I’d say that the most difficult part is the realization that it’s over though. You keep saying “well why don’t you just leave” and the problem is it takes a very long time to decide that you want to leave, even if you realize that you’re not happy. A lot of people just live with it for so long, they never take a moment to step back and say that they’re not happy anymore. The other part of it is that culturally we are somehow told to believe that maybe part of marriage is being unhappy all or most of the time. It’s this dichotomy between the Leave it to Beaver / Married With Children depictions of marriage. Either everything is perfect all of the time, or you’re miserable all the time, and even if you are miserable all the time, well that’s just life so suck it up and deal with it.

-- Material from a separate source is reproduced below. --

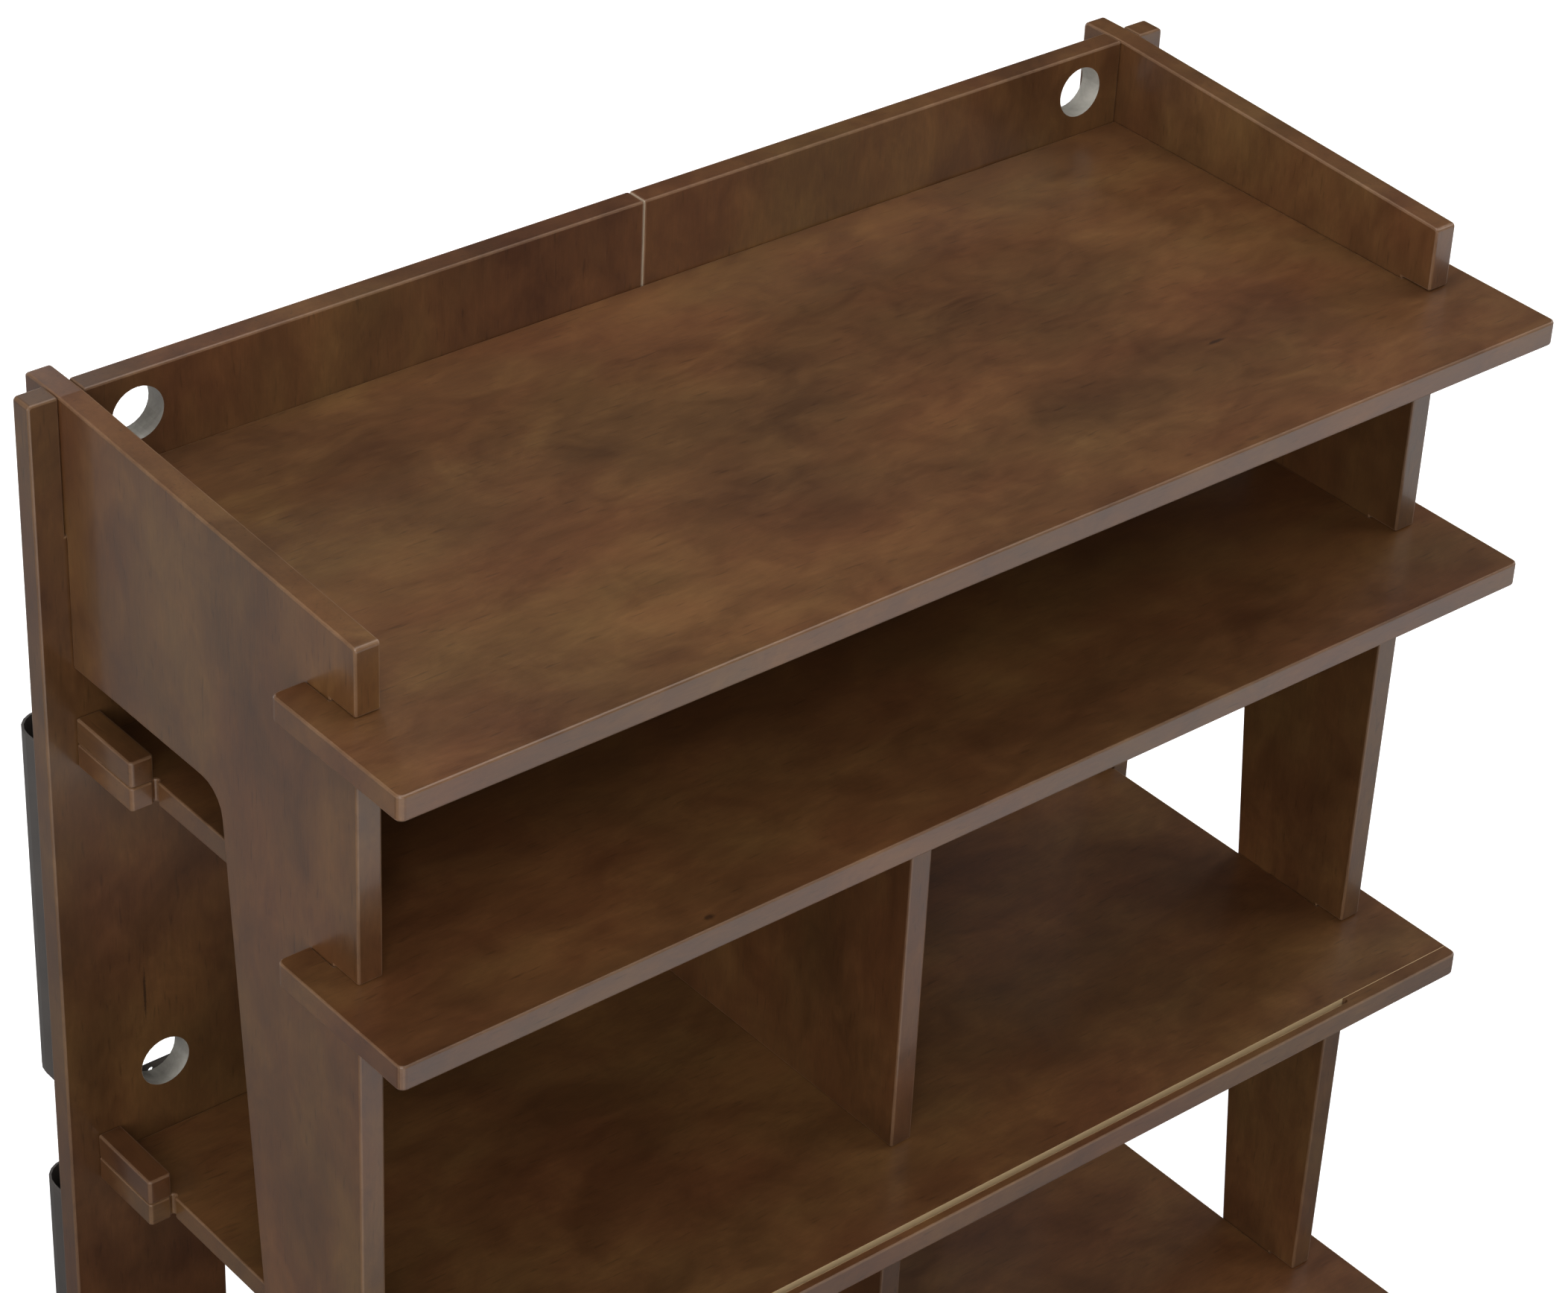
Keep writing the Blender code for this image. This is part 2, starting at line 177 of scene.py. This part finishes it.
def node(tree, kind, inputs=None, **settings):
    """Adds a node. Each input is a value, or an output socket to link from."""
    made = tree.nodes.new(kind)
    for key, value in settings.items():
        setattr(made, key, value)
    for key, value in (inputs or {}).items():
        put(tree, made.inputs[key], value)
    return made


def maths(tree, operation, first, second=0.0, third=0.0):
    return node(tree, "ShaderNodeMath", {0: first, 1: second, 2: third}, operation=operation).outputs[0]


def blend_of(tree, value, factor, added):
    """value * factor + added."""
    return maths(tree, "MULTIPLY_ADD", value, factor, added)


def scaled(tree, vector, factors):
    return node(tree, "ShaderNodeVectorMath", {0: vector, 1: factors}, operation="MULTIPLY").outputs[0]


def length_of(tree, vector):
    return node(tree, "ShaderNodeVectorMath", {0: vector}, operation="LENGTH").outputs["Value"]


def offset_from(tree, place, centre):
    return node(tree, "ShaderNodeVectorMath", {0: place, 1: centre}, operation="SUBTRACT").outputs[0]


def parts_of(tree, vector):
    return node(tree, "ShaderNodeSeparateXYZ", {"Vector": vector}).outputs


def object_place(tree):
    return node(tree, "ShaderNodeTexCoord").outputs["Object"]


def noise(tree, vector, scale, detail=2.0, roughness=0.5, distortion=0.0):
    inputs = {"Vector": vector, "Scale": scale, "Detail": detail}
    inputs.update({"Roughness": roughness, "Distortion": distortion})
    return node(tree, "ShaderNodeTexNoise", inputs).outputs["Fac"]


def grain_layer(tree, along, layer):
    """Noise drawn out along the grain."""
    stretch, *settings = layer
    return noise(tree, scaled(tree, along, (stretch, 1.0, 1.0)), *settings)


def ranged(tree, value, low, high, to_low=0.0, to_high=1.0):
    inputs = {"Value": value, "From Min": low, "From Max": high, "To Min": to_low, "To Max": to_high}
    return node(tree, "ShaderNodeMapRange", inputs).outputs["Result"]


def mixed(tree, factor, first, second, blend="MIX"):
    made = node(tree, "ShaderNodeMix", data_type="RGBA", blend_type=blend)
    for key, value in ((0, factor), (6, first), (7, second)):
        put(tree, made.inputs[key], value)
    return made.outputs[2]


def ramp(tree, value, stops):
    made = node(tree, "ShaderNodeValToRGB", {"Fac": value})
    elements = made.color_ramp.elements
    while len(elements) < len(stops):
        elements.new(0.5)
    for element, (place, colour) in zip(elements, stops):
        element.position = place
        element.color = colour
    return made.outputs["Color"]


def grey(tree, value):
    return node(tree, "ShaderNodeCombineColor", {0: value, 1: value, 2: value}).outputs[0]


def bumped(tree, height, strength):
    inputs = {"Height": height, "Strength": strength, "Distance": BUMP_DEPTH}
    return node(tree, "ShaderNodeBump", inputs).outputs["Normal"]


def eased_mask(tree):
    """1 on a board's rounded edges and corners, 0 on its flat faces."""
    normal = node(tree, "ShaderNodeNewGeometry").outputs["True Normal"]
    sizes = node(tree, "ShaderNodeVectorMath", {0: normal}, operation="ABSOLUTE").outputs[0]
    parts = parts_of(tree, sizes)
    greatest = maths(tree, "MAXIMUM", parts["Y"], parts["Z"])
    greatest = maths(tree, "MAXIMUM", parts["X"], greatest)
    return ranged(tree, greatest, *EASED_RANGE)


def hole_wall_mask(tree, place, hand):
    """1 on the walls of one back board's three cable holes."""
    mask = 0.0
    for drop in HOLE_DROPS:
        offset = offset_from(tree, place, (hand * HOLE_ACROSS, 0.0, TOP_LEVEL - drop))
        reach = length_of(tree, scaled(tree, offset, (1.0, 0.0, 1.0)))
        mask = maths(tree, "ADD", mask, maths(tree, "LESS_THAN", reach, HOLE_WALL_REACH))
    return mask


def near_mask(tree, value, centre, reach):
    """1 where a coordinate is within reach of a plane."""
    offset = maths(tree, "SUBTRACT", value, centre)
    return maths(tree, "LESS_THAN", maths(tree, "ABSOLUTE", offset), reach)


def knot_mask(tree, place, grain, knot):
    """Strongest inside a small wavy ellipse drawn out along the grain, 0 outside it."""
    centre, half_length, half_width = knot
    sizes = [1 / half_width, 1 / half_width, 1 / half_width]
    sizes["xyz".index(grain)] = 1 / half_length
    reach = length_of(tree, scaled(tree, offset_from(tree, place, centre), sizes))
    wavy = blend_of(tree, noise(tree, place, KNOT_NOISE_SCALE), KNOT_WAVINESS, reach)
    return ranged(tree, wavy, *KNOT_EDGE, 0.0, KNOT_SHARE)


def stained(tree, clouds, mottle, tints):
    """The stain's colour: cloudy, with a slow drift from reddish to olive."""
    depth = blend_of(tree, mottle, 0.5, maths(tree, "MULTIPLY", clouds, 0.5))
    stain = ramp(tree, ranged(tree, depth, *STAIN_RANGE), STAIN)
    tint = mixed(tree, ranged(tree, tints, *TINT_RANGE), RED_TINT, OLIVE_TINT)
    return mixed(tree, 1.0, stain, tint, "MULTIPLY")


def grain_and_painted_shade(tree, kind, flecks, fibres, pores):
    """How flecks, fibres and pores darken the stain, about the board kind's painted shade."""
    # Painted shade: each kind of board is darkened by how little light falls on it
    shade = blend_of(tree, flecks, FLECK_CONTRAST, BOARD_PAINTED_SHADE[kind] - FLECK_CONTRAST / 2)
    streaks = blend_of(tree, fibres, FIBRE_CONTRAST, 1.0 - FIBRE_CONTRAST / 2)
    shade = maths(tree, "MULTIPLY", shade, streaks)
    return maths(tree, "MULTIPLY", shade, blend_of(tree, pores, -PORE_DARKENING, 1.0))


def marked(tree, name, grain, place, mottle, colour):
    """Adds the marks that only some boards carry: knots, a painted highlight on the groove wall, a painted
    reflection on the hole walls and a painted highlight on the seam.
    """
    if name in KNOTS:
        colour = mixed(tree, knot_mask(tree, place, grain, KNOTS[name]), colour, KNOT_COLOUR)
    if name == "shelf_display":
        # Painted highlight: the groove's rear wall is coloured light where it catches light from the front
        groove = near_mask(tree, parts_of(tree, place)["Y"], GROOVE_REAR, GROOVE_REACH)
        colour = mixed(tree, groove, colour, GROOVE_WALL_HIGHLIGHT)
    if name.startswith("back"):
        hand = 1 if name.endswith("right") else -1
        # Painted reflection: the hole walls are coloured pale grey as if mirroring the white surroundings
        wall = mixed(tree, ranged(tree, mottle, *STAIN_RANGE), *HOLE_WALL_REFLECTION)
        colour = mixed(tree, hole_wall_mask(tree, place, hand), colour, wall)
        # Painted highlight: the seam's edges are coloured pale as if catching the light
        seam = near_mask(tree, parts_of(tree, place)["X"], 0.0, SEAM_REACH)
        colour = mixed(tree, seam, colour, SEAM_HIGHLIGHT)
    return colour


def walnut(name, kind, offset):
    """Stained veneer: cloudy stain, streaks and short pores along the grain, satin lacquer."""
    material, tree, shader = start_material("walnut_" + name)
    place = object_place(tree)
    grain = BOARD_GRAIN[kind]
    turned = {"Vector": place, "Location": offset, "Rotation": GRAIN_TURN[grain]}
    along = node(tree, "ShaderNodeMapping", turned).outputs["Vector"]
    clouds = grain_layer(tree, along, CLOUDS)
    mottle = grain_layer(tree, along, MOTTLE)
    flecks = grain_layer(tree, along, FLECKS)
    fibres = grain_layer(tree, along, FIBRES)
    pores = ranged(tree, grain_layer(tree, along, DASHES), *PORE_RANGE)

    colour = stained(tree, clouds, mottle, grain_layer(tree, along, TINTS))
    shade = grain_and_painted_shade(tree, kind, flecks, fibres, pores)
    colour = mixed(tree, 1.0, colour, grey(tree, shade), "MULTIPLY")
    # Eased edges get a lighter colour: partly stain rubbed thin, partly a painted highlight
    edge_wear_and_highlight = blend_of(tree, mottle, EDGE_WEAR_AND_HIGHLIGHT_CONTRAST, EDGE_WEAR_AND_HIGHLIGHT_SHARE - EDGE_WEAR_AND_HIGHLIGHT_CONTRAST / 2)
    colour = mixed(tree, maths(tree, "MULTIPLY", eased_mask(tree), edge_wear_and_highlight), colour, EDGE_WEAR_AND_HIGHLIGHT)
    colour = marked(tree, name, grain, place, mottle, colour)

    relief = blend_of(tree, pores, -PORE_RELIEF, blend_of(tree, flecks, FLECK_RELIEF, fibres))
    gloss = blend_of(tree, mottle, MOTTLE_ROUGHNESS, blend_of(tree, flecks, FLECK_ROUGHNESS, BASE_ROUGHNESS))
    put(tree, shader.inputs["Base Color"], colour)
    put(tree, shader.inputs["Roughness"], gloss)
    put(tree, shader.inputs["Normal"], bumped(tree, relief, GRAIN_BUMP))
    put(tree, shader.inputs["IOR"], BASE_IOR)
    put(tree, shader.inputs["Coat Weight"], COAT_SHARE)
    put(tree, shader.inputs["Coat Roughness"], COAT_ROUGHNESS)
    put(tree, shader.inputs["Coat IOR"], COAT_IOR)
    return material


def channel_grey():
    """Smooth powder coat on bent sheet, a little dusty, with a faint orange-peel surface."""
    material, tree, shader = start_material("channel_coat")
    place = object_place(tree)
    peel = noise(tree, place, PEEL_SCALE)
    dust = noise(tree, place, DUST_SCALE, 4.0, 0.6)
    colour = mixed(tree, ranged(tree, dust, *DUST_RANGE), *COAT_GREY)
    put(tree, shader.inputs["Base Color"], colour)
    put(tree, shader.inputs["Roughness"], blend_of(tree, dust, DUST_ROUGHNESS, POWDER_ROUGHNESS))
    put(tree, shader.inputs["Normal"], bumped(tree, peel, PEEL_BUMP))
    return material


def zinc():
    """Zinc-plated screw heads with fine turning marks."""
    material, tree, shader = start_material("screw_zinc")
    marks = noise(tree, object_place(tree), ZINC_NOISE_SCALE, 3.0, 0.6)
    put(tree, shader.inputs["Base Color"], mixed(tree, marks, *ZINC))
    put(tree, shader.inputs["Roughness"], blend_of(tree, marks, ZINC_WEAR, ZINC_ROUGHNESS))
    put(tree, shader.inputs["Metallic"], 1.0)
    return material


def dress(nodes):
    """Gives each board its own sheet of veneer, each channel the powder coat and each screw its plating."""
    coat = channel_grey()
    plated = zinc()
    for number, name in enumerate(sorted(nodes)):
        kind = name.split("_")[0]
        if kind in BOARD_GRAIN:
            material = walnut(name, kind, [number * step for step in SHEET_STEP])
        elif kind == "cable":
            material = coat
        else:
            material = plated
        nodes[name].data.materials.clear()
        nodes[name].data.materials.append(material)


def glowing(name, colour):
    """A material without gloss that glows white, its strength still to be set."""
    material, tree, shader = start_material(name)
    put(tree, shader.inputs["Base Color"], colour)
    put(tree, shader.inputs["Specular IOR Level"], 0.0)
    put(tree, shader.inputs["Emission Color"], WHITE)
    return material, tree, shader


def studio_white(name, glow, roughness_range):
    """Matt white that glows a little, so that it stays pale all round the stand."""
    material, tree, shader = glowing(name, FLOOR_COLOUR)
    patches = noise(tree, object_place(tree), STAGE_NOISE_SCALE)
    put(tree, shader.inputs["Emission Strength"], glow)
    put(tree, shader.inputs["Roughness"], ranged(tree, patches, 0.0, 1.0, *roughness_range))
    return material


def floor_sheen():
    """What the lacquer mirrors of the floor: bright out in front and dimmer behind."""
    material, tree, shader = glowing("studio_floor_sheen", BLACK)
    place = object_place(tree)
    front = ranged(tree, parts_of(tree, place)["Y"], *SHEEN_FRONT)
    around = ranged(tree, length_of(tree, place), *SHEEN_AROUND)
    put(tree, shader.inputs["Emission Strength"], maths(tree, "MAXIMUM", front, around))
    return material


def ring_of_points(radius, level):
    turns = [2 * math.pi * step / FLOOR_SIDES for step in range(FLOOR_SIDES)]
    return [(radius * math.cos(turn), radius * math.sin(turn), level) for turn in turns]


def add_stage_piece(name, points, faces, material):
    """Scenery round the stand, left out of its diffuse light: the softboxes and the sky give that."""
    mesh = bpy.data.meshes.new(name)
    mesh.from_pydata(points, [], faces)
    mesh.materials.append(material)
    piece = bpy.data.objects.new(name, mesh)
    piece.visible_diffuse = False
    bpy.context.scene.collection.objects.link(piece)
    return piece


def add_floor():
    """A wide pale disc and wall that only the camera sees.

    Just under the disc lies another, hidden from the camera, which is what the lacquer mirrors instead.
    """
    rim = ring_of_points(FLOOR_RADIUS, 0.0)
    whole = [tuple(range(FLOOR_SIDES))]
    white = studio_white("studio_floor", FLOOR_GLOW, FLOOR_ROUGHNESS)
    floor = add_stage_piece("floor", rim, whole, white)
    floor.visible_glossy = False

    sheen = add_stage_piece("floor_sheen", ring_of_points(FLOOR_RADIUS, -SHEEN_DROP), whole, floor_sheen())
    sheen.visible_camera = False

    upper_rim = ring_of_points(FLOOR_RADIUS, WALL_HEIGHT)
    panels = []
    for step in range(FLOOR_SIDES):
        after = (step + 1) % FLOOR_SIDES
        panels.append((step, after, after + FLOOR_SIDES, step + FLOOR_SIDES))
    lit = studio_white("studio_wall", WALL_GLOW, WALL_ROUGHNESS)
    wall = add_stage_piece("wall", rim + upper_rim, panels, lit)
    wall.visible_glossy = False


def add_softbox(name, place, size, power):
    data = bpy.data.lights.new(name, "AREA")
    data.shape = "SQUARE"
    data.size = size
    data.energy = power
    light = bpy.data.objects.new(name, data)
    light.location = place
    aim = Vector(SOFTBOX_TARGET) - Vector(place)
    light.rotation_euler = aim.to_track_quat("-Z", "Y").to_euler()
    bpy.context.scene.collection.objects.link(light)


def add_light():
    world = bpy.data.worlds.new("studio")
    world.use_nodes = True
    sky = world.node_tree.nodes["Background"]
    sky.inputs["Color"].default_value = WHITE
    sky.inputs["Strength"].default_value = SKY_STRENGTH
    bpy.context.scene.world = world
    for name, (place, size, power) in SOFTBOXES.items():
        add_softbox(name + "_softbox", place, size, power)


def add_camera():
    data = bpy.data.cameras.new("camera")
    data.sensor_fit = "HORIZONTAL"
    data.sensor_width = CAMERA_SENSOR
    data.lens = CAMERA_LENS
    camera = bpy.data.objects.new("camera", data)
    camera.location = CAMERA_PLACE
    camera.rotation_euler = [math.radians(turn) for turn in CAMERA_TURN]
    bpy.context.scene.collection.objects.link(camera)
    bpy.context.scene.camera = camera
    bpy.context.scene.view_settings.view_transform = "Standard"


dress(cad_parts)
add_floor()
add_light()
add_camera()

I experienced this very acutely when I was going through my divorce, even though it was not a spoken expectation. When people would ask me what happened, I felt like the explanations I was giving somehow weren’t sufficient to justify us splitting up.
Yes, in retrospect, it’s easy to say “Well I should have left at X point” but in the moment there’s not really a clear breaking point for most people. It’s the frog slowly boiling to death in a pot of water, and it rarely goes according to how everyone thinks it should.